|
FastMail Forum All posts relating to FastMail.FM should go here: suggestions, comments, requests for help, complaints, technical issues etc. |
|
Thread Tools |
14 Jan 2019, 05:40 AM | #1 |
Essential Contributor
Join Date: May 2018
Posts: 478
|
Testing for russian spam
I got a Russian spam where the From name was in Cyrillic and it's slipping under my spam threshold. Since I'm a bit "obsessed" with sieve these days I thought I would write a test to check for Russian names. The following test condition works:
Code:
header :regex "From" "(^|,)[[:space:]]*\"?[^<]*[а-яА-ЯЁё]+[^\"<]*\"?[[:space:]]*<") Code:
header :regex "From" "(^|,)[[:space:]]*\"?[^<]*[аАбБвВгГдДеЕёЁжЖзЗиИйЙкКлЛмМнНоОпПрРсСтТуУфФхХцЦчЧшШщЩъЪыЫьЬэЭюЮяЯ]+[^\"<]*\"?[[:space:]]*<") The actual full Unicode range for Cyrillic is 0x400-0x4ff and I would much rather specify this hex range in the regex but I cannot figure how to do it. RFC5228, section 2.4.2.4 indicates I can write hex numbers like ${hex:400} or Unicode as ${unicode:400}. But if I attempt to write a regex range like [${unicode:400}-${unicode:4ff}] I will get a syntax error.
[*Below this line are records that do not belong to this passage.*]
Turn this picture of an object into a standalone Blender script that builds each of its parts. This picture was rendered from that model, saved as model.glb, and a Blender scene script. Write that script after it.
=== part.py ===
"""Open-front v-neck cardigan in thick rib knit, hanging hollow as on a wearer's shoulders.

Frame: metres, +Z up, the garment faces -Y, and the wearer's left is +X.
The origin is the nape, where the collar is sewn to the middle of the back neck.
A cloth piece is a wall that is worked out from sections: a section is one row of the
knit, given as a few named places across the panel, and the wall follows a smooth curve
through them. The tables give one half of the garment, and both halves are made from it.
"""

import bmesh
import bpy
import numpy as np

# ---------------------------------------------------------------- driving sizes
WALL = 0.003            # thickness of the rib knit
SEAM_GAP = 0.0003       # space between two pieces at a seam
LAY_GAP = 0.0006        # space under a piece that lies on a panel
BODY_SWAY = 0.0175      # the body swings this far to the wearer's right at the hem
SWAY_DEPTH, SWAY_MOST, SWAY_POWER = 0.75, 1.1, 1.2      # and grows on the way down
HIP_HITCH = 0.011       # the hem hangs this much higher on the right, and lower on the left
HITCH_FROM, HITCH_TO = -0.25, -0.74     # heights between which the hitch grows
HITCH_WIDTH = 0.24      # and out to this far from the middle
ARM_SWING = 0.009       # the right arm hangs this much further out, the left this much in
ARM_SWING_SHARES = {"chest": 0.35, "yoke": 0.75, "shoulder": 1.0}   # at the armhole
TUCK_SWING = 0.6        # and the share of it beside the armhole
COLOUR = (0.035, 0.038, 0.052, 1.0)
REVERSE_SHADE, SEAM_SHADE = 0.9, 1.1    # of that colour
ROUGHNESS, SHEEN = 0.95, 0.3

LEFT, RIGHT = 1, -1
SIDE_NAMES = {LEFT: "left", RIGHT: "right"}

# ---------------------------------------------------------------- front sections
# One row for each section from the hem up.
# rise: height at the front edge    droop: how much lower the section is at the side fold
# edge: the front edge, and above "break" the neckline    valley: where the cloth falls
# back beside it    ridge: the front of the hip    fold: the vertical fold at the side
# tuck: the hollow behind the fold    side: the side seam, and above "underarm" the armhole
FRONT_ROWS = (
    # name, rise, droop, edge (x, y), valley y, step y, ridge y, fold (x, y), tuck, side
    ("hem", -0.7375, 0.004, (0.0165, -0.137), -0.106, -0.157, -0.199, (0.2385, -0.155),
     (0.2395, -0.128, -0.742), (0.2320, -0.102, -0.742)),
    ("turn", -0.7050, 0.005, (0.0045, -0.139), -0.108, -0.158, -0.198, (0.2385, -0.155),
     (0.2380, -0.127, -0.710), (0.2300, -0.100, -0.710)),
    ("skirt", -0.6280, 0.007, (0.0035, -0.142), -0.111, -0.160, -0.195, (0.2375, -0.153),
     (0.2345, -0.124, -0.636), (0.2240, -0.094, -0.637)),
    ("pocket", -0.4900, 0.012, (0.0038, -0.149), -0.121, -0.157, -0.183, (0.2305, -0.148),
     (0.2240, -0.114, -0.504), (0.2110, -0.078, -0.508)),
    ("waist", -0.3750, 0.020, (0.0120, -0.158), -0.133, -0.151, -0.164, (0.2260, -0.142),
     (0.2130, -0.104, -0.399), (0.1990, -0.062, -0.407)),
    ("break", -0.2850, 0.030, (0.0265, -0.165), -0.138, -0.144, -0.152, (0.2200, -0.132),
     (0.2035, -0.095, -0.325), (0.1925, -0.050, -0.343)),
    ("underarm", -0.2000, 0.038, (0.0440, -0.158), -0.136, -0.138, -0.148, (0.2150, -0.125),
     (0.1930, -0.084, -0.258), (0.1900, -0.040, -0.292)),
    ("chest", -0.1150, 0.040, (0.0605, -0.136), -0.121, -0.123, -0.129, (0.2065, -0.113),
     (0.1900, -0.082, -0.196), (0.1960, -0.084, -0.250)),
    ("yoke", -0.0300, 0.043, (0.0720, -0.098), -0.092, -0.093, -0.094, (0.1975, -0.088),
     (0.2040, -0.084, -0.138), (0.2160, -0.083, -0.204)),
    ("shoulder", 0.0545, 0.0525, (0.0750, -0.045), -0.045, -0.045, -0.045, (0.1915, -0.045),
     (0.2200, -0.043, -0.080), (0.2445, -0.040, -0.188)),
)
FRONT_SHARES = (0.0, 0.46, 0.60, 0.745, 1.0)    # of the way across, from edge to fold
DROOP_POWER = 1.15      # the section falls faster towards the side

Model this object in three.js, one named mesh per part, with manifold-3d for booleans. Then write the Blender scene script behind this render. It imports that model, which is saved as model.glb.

So is there some sytax that allows a hex or Unicode number range in a sieve regex or am I "stuck" checking the explicit characters? |
14 Jan 2019, 06:22 AM | #2 |
Cornerstone of the Community
Join Date: Jun 2008
Location: Perth
Posts: 664
|
Looks interesting.
Can you explain that code that follows the "From" |
14 Jan 2019, 09:07 AM | #3 |
Essential Contributor
Join Date: May 2018
Posts: 478
|
If I was to use the UI to generate an organize rule of the form:
The senderʼs name matches glob pattern abc then the sieve code FM generates for the test is, Code:
header :regex "From" "(^|,)[[:space:]]*\"?abc\"?[[:space:]]*<" From: abc <foo@domain.tlc> The pattern match for a header sieve command starts after the colon. So starting after the From: the pattern ignores leading spaces or spaces after a comma followed by what to look for optionally enclosed in quotes (if name has spaces of its own), followed by any number of spaces before the email address which starts after the '<'. Apparently there must be cases where more than one name can be specified and are comma separated. It's the only reason I can think of for looking for commas. Using the UI organize rules avoids a lot of mistakes and saves time constructing these things. I always keep a disabled organize rule laying around just for this purpose. I took this pattern and replaced the abc portion with a pattern match for one or more (the + sign) Cyrillic characters. In other words [а-яА-ЯЁё]+ or all those characters enumerated. I would prefer to use the entire Unicode range of Unicode Cyrillic possibilities, i.e., 0x400 to 0x4ff, so that was the reason for my question. I don't know if this is even syntactically possible in sieve regex. Certainly what I tried so far isn't. I posted here hoping someone might know the magic syntax that works if any. Update: As I was writing that last paragraph I started thinking about whether there are actually Unicode characters across that entire range for Cyrillic. Looking at a Unicode table for Cyrillic (here) I discovered that there was. So [Ѐ-ӿ]+ should work. Not sure why the web pages I google searched didn't show that. Maybe because others showed the hex range instead. Still want to know if I can do that. Last edited by xyzzy : 14 Jan 2019 at 09:41 AM. |
14 Jan 2019, 11:02 AM | #4 |
Cornerstone of the Community
Join Date: Jun 2008
Location: Perth
Posts: 664
|
Thanks for sharing the methodology.
|
14 Jan 2019, 04:45 PM | #5 |
The "e" in e-mail
Join Date: May 2003
Location: mostly in Thailand
Posts: 3,095
|
Did you include
Code:
require "encoded-character"; |
14 Jan 2019, 05:39 PM | #6 |
Essential Contributor
Join Date: May 2018
Posts: 478
|
Thank you BritTim. Good catch! That was the missing piece of the puzzle. I didn't even notice that line in the example in the spec or the comment a little above about the require encoded-character. With it added this is the range format that appears to work (testing all this with Sieve Tester).
Code:
[${unicode:400}-${unicode:4ff}]+ Another reason why I assumed you couldn't add others was because Sieve Tester keeps erroring out the fcc extension since it is not implemented in Sieve Tester itself. I wish FM would fix that since I always need to delete that fcc when I copy/paste my script into there. Yes, I submitted a ticket on it some time ago. Sieve Tester is obviously not very high priority since they think not many users actually write Sieve stuff. They're probably right too. I think the reason Sieve Tester errors out the require fcc but not encoded-character is that encoded-character is part of the base Sieve standard (RFC5228) and I guess must be implemented where fcc is not in the base standard. Again thanks. |